Skulduggery Pleasant: Mortal Coil Review (4.5/5)


There are lots of things to hate about Mortal Coil, the fifth book in the Skulduggery Pleasant series by Derek Landy. For one, the 600 page length of the new hardback that would often be used to pack loads of major events and twists in is here mostly used as a method of Valkyrie withholding the terrible truth she discovered in Dark Days (4/5) from Skulduggery, her friends and her family, and this sense of distrust and eventual betrayal outstays its welcome far quicker than it should of given this release's close proximity to that of the fourth book (released in April 2010, Landy clearly intended this year's double-release as a way of changing things for the series, but this gaping flaw leaves me to wonder whether the short time he must have had to write 2 books for 1 year prevented him from writing at his best, found in the original Pleasant novel). Also, new characters introduced such as Tesseract for the majority of the time have little-to-no in depth characterisation, leaving readers to use the image on the back of the lavish cover or their imagination to decrypt who this assassin really is.
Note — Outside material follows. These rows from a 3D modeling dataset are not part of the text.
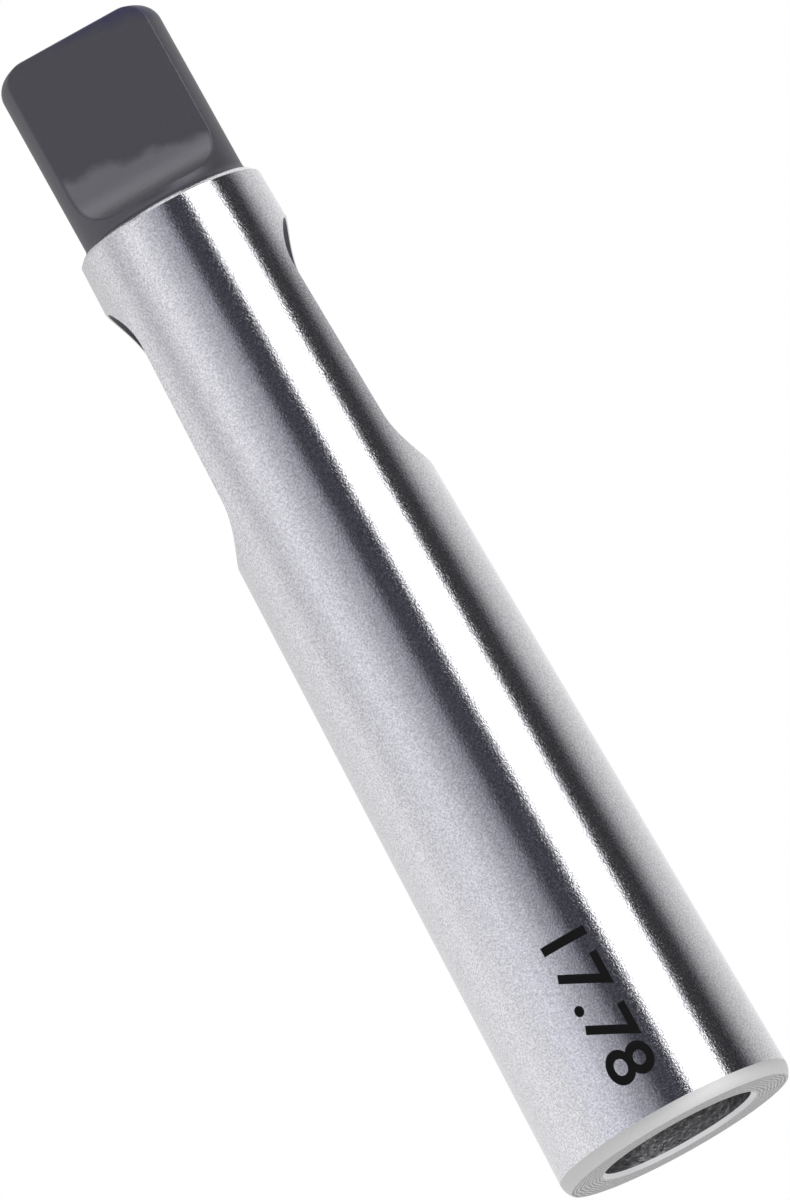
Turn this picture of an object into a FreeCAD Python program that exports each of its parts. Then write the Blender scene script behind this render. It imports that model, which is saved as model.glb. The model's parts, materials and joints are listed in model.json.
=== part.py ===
import FreeCAD, Part
import math
import os

# Morse taper reducing sleeve: a No. 2 taper outside, a No. 1 socket inside, one piece of hardened steel.
# Millimetres, +Z up. The origin is the centre of the socket face, on which the sleeve stands.
# The sleeve's axis is +Z, the drift slot goes through along X, and the tang's flats face +Y and -Y.

# ---------------------------------------------------------------- driving dimensions
overall_length = 92.0           # socket face to tang end
tang_length = 15.1              # end of the ground cone to tang end

gauge_diameter = 17.780         # outer taper's diameter at its gauge plane
gauge_height = 17.0             # gauge plane above the socket face
outer_taper = 20.020            # length over which the outer diameter falls by one

rim_radius = 1.5                # rounding between the ground cone and the socket face
rim_sweep = 41.5                # degrees of that rounding below the horizontal

shoulder_step = 0.88            # neck below the cone's small end, on the radius
cone_end_chamfer = 0.38         # 45 degree chamfer on the cone's small end
shoulder_fillet = 0.8           # hollow radius from the shoulder into the neck

tang_thickness = 6.3            # across the two milled flats
flat_length = 10.6              # parallel part of the flats, from the tang end
cutter_radius = 3.3             # radius that the milling cutter leaves at the root of a flat
tip_radius = 1.6                # turned rounding at the tang end

mouth_diameter = 12.065         # socket's diameter at the face, which is its gauge plane
socket_taper = 20.047           # length over which the socket's diameter falls by one
mouth_chamfer = 0.3             # 45 degree chamfer round the mouth
relief_length = 8.6             # parallel bore behind the taper
drill_point_angle = 118.0       # included angle at the bottom of the bore

slot_length = 21.0              # drift slot, end to end
slot_width = 8.3                # drift slot, across, with full round ends
slot_land = 3.9                 # ground cone left between the slot and the cone's small end
bore_into_slot = 4.0            # how far the bore runs on past the slot's near end

pilot_diameter = 1.6            # centre hole in the tang end
pilot_depth = 2.2               # below the bottom of the countersink
centre_diameter = 3.35          # countersink's mouth
centre_angle = 60.0             # countersink's included angle

tang_edge_radius = 0.2          # rounding of the edges round each flat
slot_edge_chamfer = 0.15        # broken edge where the drift slot comes out through the cone

# ---------------------------------------------------------------- worked out from them
outer_slope = 0.5 / outer_taper
outer_half_angle = math.atan(outer_slope)
face_plane_radius = gauge_diameter / 2 + gauge_height * outer_slope
cone_end_height = overall_length - tang_length
cone_end_radius = face_plane_radius - cone_end_height * outer_slope
neck_radius = cone_end_radius - shoulder_step
widest = 2 * face_plane_radius

slot_end = cone_end_height - slot_land
slot_start = slot_end - slot_length
bore_depth = slot_start + bore_into_slot
socket_slope = 0.5 / socket_taper
socket_length = bore_depth - relief_length
relief_radius = mouth_diameter / 2 - socket_length * socket_slope
AXIS_Z = FreeCAD.Vector(0, 0, 1)
TOUCHING = 0.001                # how near a point counts as lying on a surface


def at(radius, height):
    """A point of a turned profile, in the XZ plane."""
    return FreeCAD.Vector(radius, 0, height)


def line(start, end):
    return Part.LineSegment(start, end).toShape()


def arc(centre, radius, start_angle, end_angle):
    """Part of a circle in the XZ plane; the angles are in radians from +X towards +Z."""
    points = []
    for angle in (start_angle, (start_angle + end_angle) / 2, end_angle):
        points.append(centre + FreeCAD.Vector(radius * math.cos(angle), 0, radius * math.sin(angle)))
    return Part.Arc(*points).toShape()


def chain(points):
    """Straight edges from each point to the next."""
    return [line(start, end) for start, end in zip(points, points[1:])]


def end_point(edge):
    return edge.valueAt(edge.LastParameter)


def start_point(edge):
    return edge.valueAt(edge.FirstParameter)


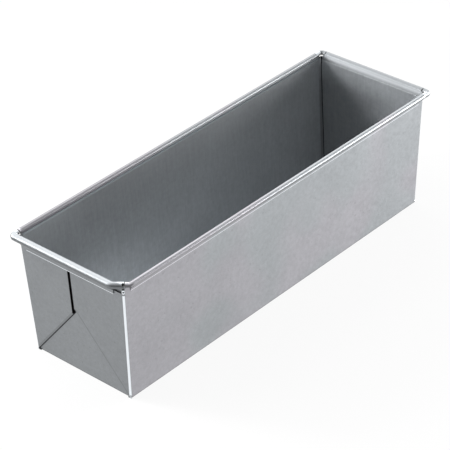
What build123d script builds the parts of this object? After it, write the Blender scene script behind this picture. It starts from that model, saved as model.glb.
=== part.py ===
from build123d import *
from math import asin, atan, atan2, cos, degrees, hypot, radians, sin, sqrt, tan
import os

# Pullman loaf pan: one blank of aluminised steel, folded up into an open box with
# pleated ends, its rim curled outward over a bent steel wire.
# Millimetres. +Z is up, the length runs along X, and the origin is the middle of the
# underside of the base. The end with the longer rim curl is at -X.

# Sheet and folds
sheet = 0.5
fold_gap = 0.1
bend_radius = 0.9
corner_radius = 2.0
corner_seam = 0.8

# Box, measured over the sheet
height = 101.6
base_length = 325.9
base_width = 94.3
end_flare = 3.1
side_flare = 4.4

# Pleats on the ends
pleat_top_drop = 9.0
slit_width = 1.9
slit_offset = 2.5
corner_top_drop = 3.0
tip_width = 3.0

# Wire and rim curl
wire_diameter = 3.2
wire_clearance = 0.05
wire_joint = 0.8
rim_corner_radius = 3.0
rim_seam = 0.8
rim_notch = 7.0
rim_lap = 2.0

# Slant of the rim across the near corner, at -X and -Y
slant_across = 10.0
slant_along = 7.8
slant_radius = 6.0
slant_seam = 8.8
slant_notch_drop = 4.3

# How the curls are led round the wire and back to the walls
curl_split_angle = -20.0
joggle_radius = 3.0
pinch_radius = 0.8

# Rim of the long sides
side_joggle_drop = 5.3
side_pinch_drop = 6.7
side_leg_drop = 8.7

# Rim of the ends, curled more loosely over the pleats
end_curl_slack = 0.65
end_joggle_drop = 5.8
end_pinch_drop = 8.3
end_leg_drop = 12.0

# One overrun for everything that is cut through or fused
overrun = 5.0

# Depths below the outer face of a pleat: outer layer, inner layer, end wall
layer_pitch = sheet + fold_gap
fold_radius = sheet + fold_gap / 2
end_wall_depth = 2 * layer_pitch
end_wall_middle = end_wall_depth + sheet / 2

# Outer half sizes, low and high. The length is over the pleats
low_half_length = base_length / 2 + end_wall_depth
low_half_width = base_width / 2
high_half_length = low_half_length + end_flare
high_half_width = low_half_width + side_flare

# Radii and centres of the curls
wire_radius = wire_diameter / 2
side_curl_radius = wire_radius + wire_clearance + sheet
end_curl_radius = side_curl_radius + end_curl_slack
end_curl_reach = high_half_length + fold_gap + end_curl_radius
side_curl_reach = high_half_width + fold_gap + side_curl_radius
end_run = side_curl_reach - rim_corner_radius
side_run = end_curl_reach - rim_corner_radius

# Slant of the rim: its sharp ends, and where the straight rims stop before its bends
slant_turn = atan2(slant_along, slant_across)
slant_length = hypot(slant_along, slant_across)
slant_start = (-end_curl_reach, slant_across - side_curl_reach)
slant_end = (slant_along - end_curl_reach, -side_curl_reach)
slant_lead_in = slant_radius * tan(slant_turn / 2)
slant_lead_out = rim_corner_radius * tan((radians(90) - slant_turn) / 2)
slant_end_run = -slant_start[1] - slant_lead_in
slant_side_run = -slant_end[0] - slant_lead_out

# The end plane lies on the outer faces of the pleats at -X, and leans out with them
end_lean = atan(end_flare / height)
end_plane = Plane(
    origin=(-low_half_length, 0, 0),
    x_dir=(0, -1, 0),
    z_dir=(-cos(end_lean), 0, -sin(end_lean)),
)

# A gusset's crease halves what the bottom, side and end leave of a full turn
side_edge_lean = degrees(atan(end_flare / hypot(height, side_flare)))
end_edge_lean = degrees(atan(side_flare / hypot(height, end_flare)))
gusset_angle = 90 - side_edge_lean - end_edge_lean
crease_angle = radians(90 + end_edge_lean - gusset_angle / 2)


def half_width_at(slope_height):
    return low_half_width + side_flare * slope_height * cos(end_lean) / height


def fold_line_at(slope_height):
    return half_width_at(slope_height) - sheet - corner_seam - fold_radius


def crease_height_at(across):
    rise = (low_half_width - across) * tan(crease_angle)
    return rise + fold_radius / cos(crease_angle)


def rim_points(high_half, flare, wall_depth, curl_radius, joggle_drop, pinch_drop, leg_drop):
    """Middle line of one rim's sheet, as places out from the pan's centre plane and up."""
    centre = (high_half + fold_gap + curl_radius, height - curl_radius)
    middle = curl_radius - sheet / 2

    def out_at(drop):
        return high_half - flare * drop / height

    foot_drop = joggle_drop + overrun
    foot = (out_at(foot_drop) - wall_depth, height - foot_drop)
    joggle = (out_at(joggle_drop) - wall_depth, height - joggle_drop)
    pinch = (out_at(pinch_drop) + fold_gap + sheet / 2, height - pinch_drop)
    leg = (out_at(leg_drop) + fold_gap + sheet / 2, height - leg_drop)
    tangents = []
    for place, side in ((joggle, 1), (pinch, -1)):
        away = (centre[0] - place[0], centre[1] - place[1])
        reach = hypot(away[0], away[1])
        run = sqrt(reach**2 - middle**2)
        heading = atan2(away[1], away[0]) + side * asin(middle / reach)
        touch = (place[0] + run * cos(heading), place[1] + run * sin(heading))
        tangents.append((touch, degrees(heading) + side * 90))
    return centre, middle, foot, joggle, pinch, leg, tangents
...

Why, then, do you see such a high score above? Simply put, once the book finds its pace (around the half-way mark, at 300 or so pages), it doesn't let the attention of the reader escape, and while there's nothing utterly groundbreaking here in the writing or in terms of series-changing twists, the events of the last 100 pages are truly shocking for the franchise as a whole, with the final chapter in particular striking in the mind simply for the return of someone thought previously to be dead. Though some may be put off by its length, Mortal Coil (eventually) is a gripping tale in the Pleasant that deserves to be read by fans!